▶ **RECORD SET**:
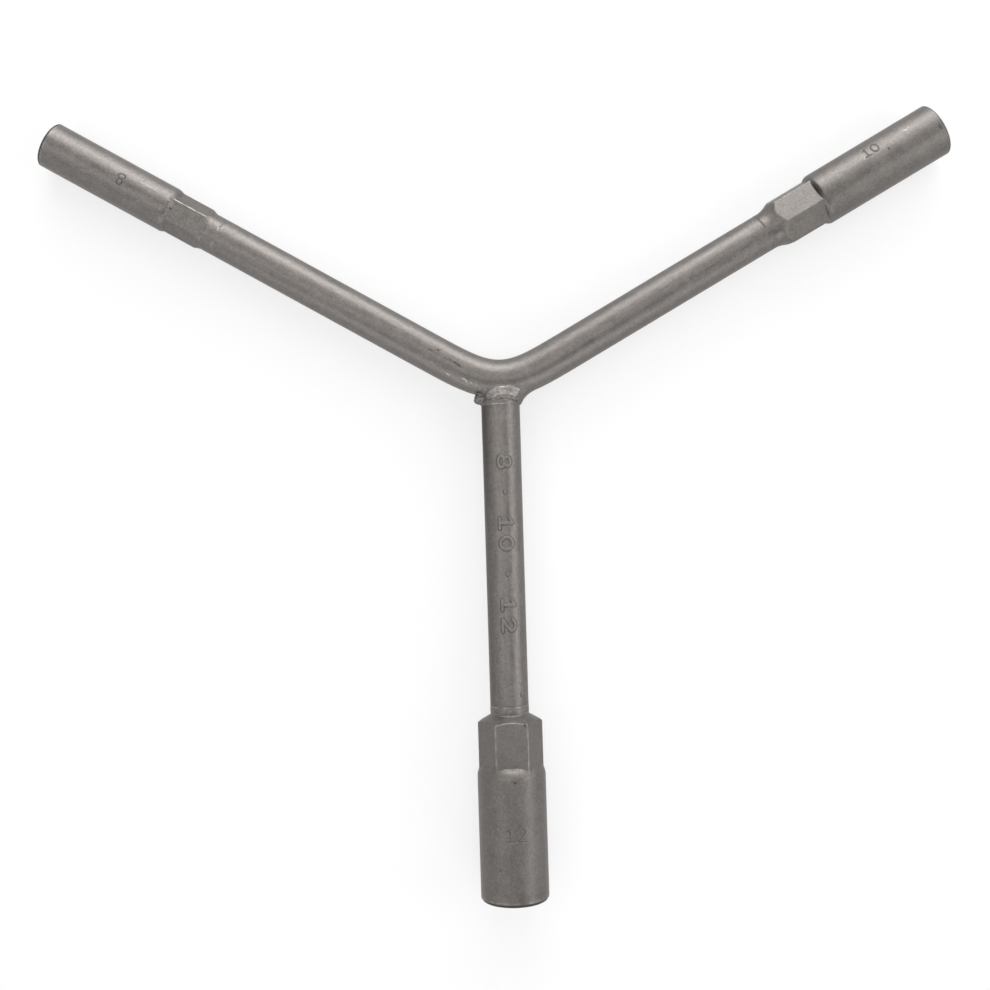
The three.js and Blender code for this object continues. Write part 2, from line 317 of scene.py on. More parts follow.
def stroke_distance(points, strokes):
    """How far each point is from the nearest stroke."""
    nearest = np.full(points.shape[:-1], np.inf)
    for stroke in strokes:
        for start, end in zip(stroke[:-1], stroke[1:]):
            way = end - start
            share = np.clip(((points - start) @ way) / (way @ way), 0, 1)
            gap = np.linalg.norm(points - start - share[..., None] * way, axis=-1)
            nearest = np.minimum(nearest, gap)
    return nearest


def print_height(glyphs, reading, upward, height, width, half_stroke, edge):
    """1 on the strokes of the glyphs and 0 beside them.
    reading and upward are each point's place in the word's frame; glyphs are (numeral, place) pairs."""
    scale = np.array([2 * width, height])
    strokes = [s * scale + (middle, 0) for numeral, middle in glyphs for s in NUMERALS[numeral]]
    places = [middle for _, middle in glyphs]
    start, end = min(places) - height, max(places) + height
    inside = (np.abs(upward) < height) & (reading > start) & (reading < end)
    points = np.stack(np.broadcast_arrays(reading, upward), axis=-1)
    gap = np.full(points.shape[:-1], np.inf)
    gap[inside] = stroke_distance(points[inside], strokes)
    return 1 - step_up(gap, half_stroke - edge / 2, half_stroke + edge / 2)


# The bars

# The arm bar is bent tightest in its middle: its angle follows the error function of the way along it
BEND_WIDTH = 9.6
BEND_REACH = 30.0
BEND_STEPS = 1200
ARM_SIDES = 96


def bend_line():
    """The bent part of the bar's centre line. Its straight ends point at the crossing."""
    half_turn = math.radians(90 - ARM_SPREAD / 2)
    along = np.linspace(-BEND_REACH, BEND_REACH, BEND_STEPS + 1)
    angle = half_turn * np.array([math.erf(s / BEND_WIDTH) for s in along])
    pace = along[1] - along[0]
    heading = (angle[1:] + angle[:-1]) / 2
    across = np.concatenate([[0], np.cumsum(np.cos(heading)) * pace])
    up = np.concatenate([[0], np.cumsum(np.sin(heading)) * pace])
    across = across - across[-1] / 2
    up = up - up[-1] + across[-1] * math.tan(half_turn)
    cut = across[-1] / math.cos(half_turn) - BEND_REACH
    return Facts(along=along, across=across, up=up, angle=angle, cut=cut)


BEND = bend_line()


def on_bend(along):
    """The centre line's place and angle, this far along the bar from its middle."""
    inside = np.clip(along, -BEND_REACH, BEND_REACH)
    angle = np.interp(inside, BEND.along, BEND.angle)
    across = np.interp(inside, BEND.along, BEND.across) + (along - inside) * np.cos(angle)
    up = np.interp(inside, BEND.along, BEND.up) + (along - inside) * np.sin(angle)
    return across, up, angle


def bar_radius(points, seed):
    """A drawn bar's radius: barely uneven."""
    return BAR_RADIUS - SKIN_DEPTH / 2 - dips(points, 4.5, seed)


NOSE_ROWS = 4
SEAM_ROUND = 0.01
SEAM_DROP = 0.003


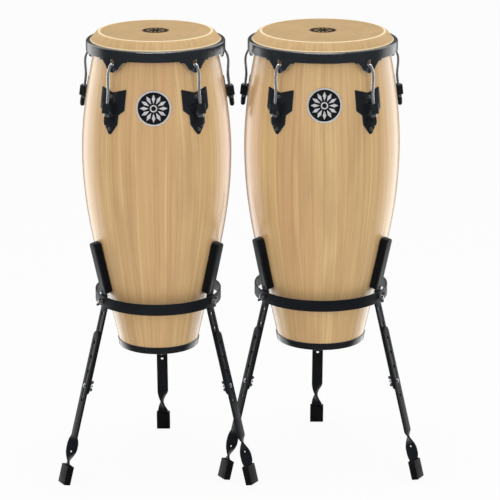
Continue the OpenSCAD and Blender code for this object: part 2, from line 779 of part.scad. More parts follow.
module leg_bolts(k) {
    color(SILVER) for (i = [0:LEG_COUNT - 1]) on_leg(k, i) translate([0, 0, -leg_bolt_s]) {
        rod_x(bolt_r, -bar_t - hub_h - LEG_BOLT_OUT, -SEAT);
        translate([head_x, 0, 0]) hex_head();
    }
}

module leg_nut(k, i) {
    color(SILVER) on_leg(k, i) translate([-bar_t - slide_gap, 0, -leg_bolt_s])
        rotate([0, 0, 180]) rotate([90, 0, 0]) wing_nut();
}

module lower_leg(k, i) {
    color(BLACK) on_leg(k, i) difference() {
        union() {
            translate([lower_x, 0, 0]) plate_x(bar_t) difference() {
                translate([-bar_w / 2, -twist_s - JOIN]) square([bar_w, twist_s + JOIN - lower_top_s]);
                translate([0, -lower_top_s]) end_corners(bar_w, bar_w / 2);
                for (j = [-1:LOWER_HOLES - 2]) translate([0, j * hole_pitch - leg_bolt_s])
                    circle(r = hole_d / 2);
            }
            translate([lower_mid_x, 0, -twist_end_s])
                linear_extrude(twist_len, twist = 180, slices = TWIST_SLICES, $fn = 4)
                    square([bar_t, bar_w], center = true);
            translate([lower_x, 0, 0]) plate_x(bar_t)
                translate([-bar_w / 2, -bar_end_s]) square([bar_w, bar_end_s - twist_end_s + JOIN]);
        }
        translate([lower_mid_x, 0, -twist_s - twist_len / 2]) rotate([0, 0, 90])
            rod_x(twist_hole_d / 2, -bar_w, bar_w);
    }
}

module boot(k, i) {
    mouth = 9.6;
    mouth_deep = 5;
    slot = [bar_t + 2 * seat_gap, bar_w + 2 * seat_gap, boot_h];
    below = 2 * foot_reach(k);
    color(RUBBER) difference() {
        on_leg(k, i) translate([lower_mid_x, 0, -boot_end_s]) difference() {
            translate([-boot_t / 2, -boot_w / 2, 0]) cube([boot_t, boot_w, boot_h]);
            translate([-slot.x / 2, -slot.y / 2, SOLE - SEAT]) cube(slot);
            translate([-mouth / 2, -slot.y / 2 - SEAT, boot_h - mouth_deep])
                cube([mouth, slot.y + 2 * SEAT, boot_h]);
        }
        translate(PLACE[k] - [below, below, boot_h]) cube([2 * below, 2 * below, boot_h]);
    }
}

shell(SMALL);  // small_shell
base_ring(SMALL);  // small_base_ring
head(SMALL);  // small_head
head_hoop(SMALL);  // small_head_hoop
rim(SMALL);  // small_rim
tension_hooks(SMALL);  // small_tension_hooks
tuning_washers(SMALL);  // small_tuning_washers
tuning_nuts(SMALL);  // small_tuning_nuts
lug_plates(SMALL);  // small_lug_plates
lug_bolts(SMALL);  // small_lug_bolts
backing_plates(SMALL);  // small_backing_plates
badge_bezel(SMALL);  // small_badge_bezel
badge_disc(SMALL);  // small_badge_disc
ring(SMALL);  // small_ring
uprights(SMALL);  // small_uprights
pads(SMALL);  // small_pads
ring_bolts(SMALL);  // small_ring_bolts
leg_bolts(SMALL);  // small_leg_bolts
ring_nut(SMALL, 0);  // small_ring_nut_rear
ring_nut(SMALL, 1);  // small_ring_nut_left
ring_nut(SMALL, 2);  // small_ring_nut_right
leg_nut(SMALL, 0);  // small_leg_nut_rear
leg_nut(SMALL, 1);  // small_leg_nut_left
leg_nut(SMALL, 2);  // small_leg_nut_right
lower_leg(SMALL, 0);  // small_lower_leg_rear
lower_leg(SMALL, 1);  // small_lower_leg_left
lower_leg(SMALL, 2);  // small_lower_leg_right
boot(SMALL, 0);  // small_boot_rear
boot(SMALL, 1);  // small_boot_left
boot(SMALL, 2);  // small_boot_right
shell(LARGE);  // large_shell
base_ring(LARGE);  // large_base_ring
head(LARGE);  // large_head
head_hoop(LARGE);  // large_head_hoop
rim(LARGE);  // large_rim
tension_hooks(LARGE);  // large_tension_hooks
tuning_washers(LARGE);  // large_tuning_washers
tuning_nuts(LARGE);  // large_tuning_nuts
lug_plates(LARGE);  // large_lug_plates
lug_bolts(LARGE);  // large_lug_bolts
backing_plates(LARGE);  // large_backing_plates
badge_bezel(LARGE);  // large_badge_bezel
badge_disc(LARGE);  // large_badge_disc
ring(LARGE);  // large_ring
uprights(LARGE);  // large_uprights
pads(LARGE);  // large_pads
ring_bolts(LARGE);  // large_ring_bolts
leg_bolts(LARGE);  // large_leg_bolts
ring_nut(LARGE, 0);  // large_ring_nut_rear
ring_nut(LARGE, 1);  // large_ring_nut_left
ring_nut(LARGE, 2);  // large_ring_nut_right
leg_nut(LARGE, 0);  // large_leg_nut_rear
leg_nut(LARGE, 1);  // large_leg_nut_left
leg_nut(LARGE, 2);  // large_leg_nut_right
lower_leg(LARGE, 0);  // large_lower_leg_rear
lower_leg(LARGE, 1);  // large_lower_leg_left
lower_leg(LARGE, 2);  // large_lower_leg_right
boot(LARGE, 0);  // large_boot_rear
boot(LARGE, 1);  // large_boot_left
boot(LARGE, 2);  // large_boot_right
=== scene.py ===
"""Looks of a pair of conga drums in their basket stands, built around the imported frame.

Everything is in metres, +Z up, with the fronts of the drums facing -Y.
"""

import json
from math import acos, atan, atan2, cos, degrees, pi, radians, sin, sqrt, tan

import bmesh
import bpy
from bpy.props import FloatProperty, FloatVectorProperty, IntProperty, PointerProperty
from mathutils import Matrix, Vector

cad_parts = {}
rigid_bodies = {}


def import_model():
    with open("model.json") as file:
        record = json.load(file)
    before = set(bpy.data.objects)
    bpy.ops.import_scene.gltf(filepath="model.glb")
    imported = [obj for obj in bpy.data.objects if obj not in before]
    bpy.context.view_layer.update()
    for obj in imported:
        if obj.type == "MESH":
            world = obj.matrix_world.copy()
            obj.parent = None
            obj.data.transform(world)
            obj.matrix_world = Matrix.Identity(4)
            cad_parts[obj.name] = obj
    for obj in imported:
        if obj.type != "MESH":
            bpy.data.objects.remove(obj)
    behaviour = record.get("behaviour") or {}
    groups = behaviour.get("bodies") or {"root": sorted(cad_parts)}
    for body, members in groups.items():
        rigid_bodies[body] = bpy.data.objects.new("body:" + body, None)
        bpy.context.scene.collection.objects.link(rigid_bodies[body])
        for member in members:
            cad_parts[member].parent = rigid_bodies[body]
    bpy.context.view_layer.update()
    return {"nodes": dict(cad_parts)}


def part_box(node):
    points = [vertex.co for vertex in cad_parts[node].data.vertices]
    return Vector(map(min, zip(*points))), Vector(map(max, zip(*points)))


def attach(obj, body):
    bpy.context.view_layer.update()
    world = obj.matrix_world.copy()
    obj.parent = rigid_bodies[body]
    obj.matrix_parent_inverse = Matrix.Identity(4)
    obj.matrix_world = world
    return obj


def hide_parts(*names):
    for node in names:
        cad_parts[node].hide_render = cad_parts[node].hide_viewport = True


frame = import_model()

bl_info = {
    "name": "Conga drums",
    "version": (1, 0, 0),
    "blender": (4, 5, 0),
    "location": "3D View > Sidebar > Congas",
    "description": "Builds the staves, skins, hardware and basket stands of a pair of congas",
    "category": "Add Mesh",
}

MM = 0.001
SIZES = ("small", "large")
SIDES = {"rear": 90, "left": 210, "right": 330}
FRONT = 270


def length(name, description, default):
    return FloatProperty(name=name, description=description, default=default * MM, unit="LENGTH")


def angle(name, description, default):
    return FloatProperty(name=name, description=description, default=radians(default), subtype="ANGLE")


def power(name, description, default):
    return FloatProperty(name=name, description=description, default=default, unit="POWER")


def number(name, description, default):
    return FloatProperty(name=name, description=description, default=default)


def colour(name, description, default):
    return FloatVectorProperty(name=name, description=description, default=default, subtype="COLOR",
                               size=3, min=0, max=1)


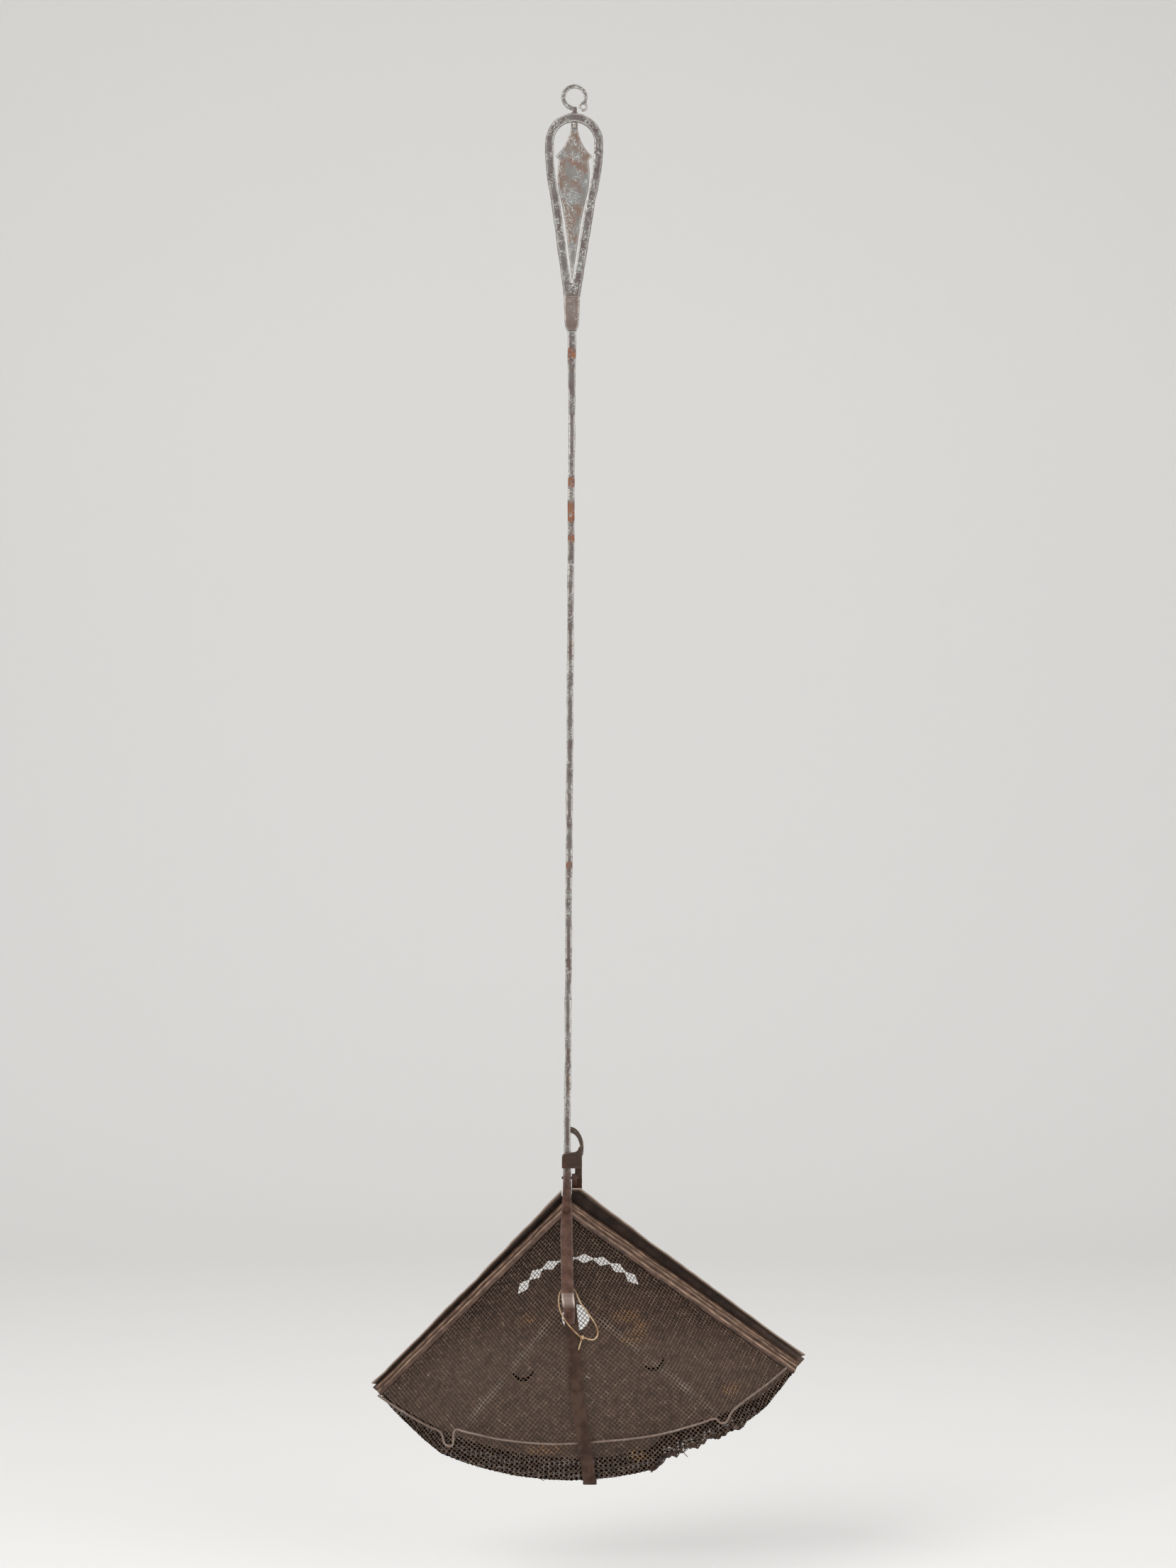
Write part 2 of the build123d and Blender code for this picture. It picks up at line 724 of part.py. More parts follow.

▶ **WHAT YOU WILL DO**: Starting at the line that contains "record = json.load(file)" and stopping at the line that contains "for body, members", transcribe the lines exactly; both boundary lines are to be included.

▶ **EXERCISE ANSWER**:
        record = json.load(file)
    before = set(bpy.data.objects)
    bpy.ops.import_scene.gltf(filepath="model.glb")
    imported = [obj for obj in bpy.data.objects if obj not in before]
    bpy.context.view_layer.update()
    for obj in imported:
        if obj.type == "MESH":
            world = obj.matrix_world.copy()
            obj.parent = None
            obj.data.transform(world)
            obj.matrix_world = Matrix.Identity(4)
            cad_parts[obj.name] = obj
    for obj in imported:
        if obj.type != "MESH":
            bpy.data.objects.remove(obj)
    behaviour = record.get("behaviour") or {}
    groups = behaviour.get("bodies") or {"root": sorted(cad_parts)}
    for body, members in groups.items():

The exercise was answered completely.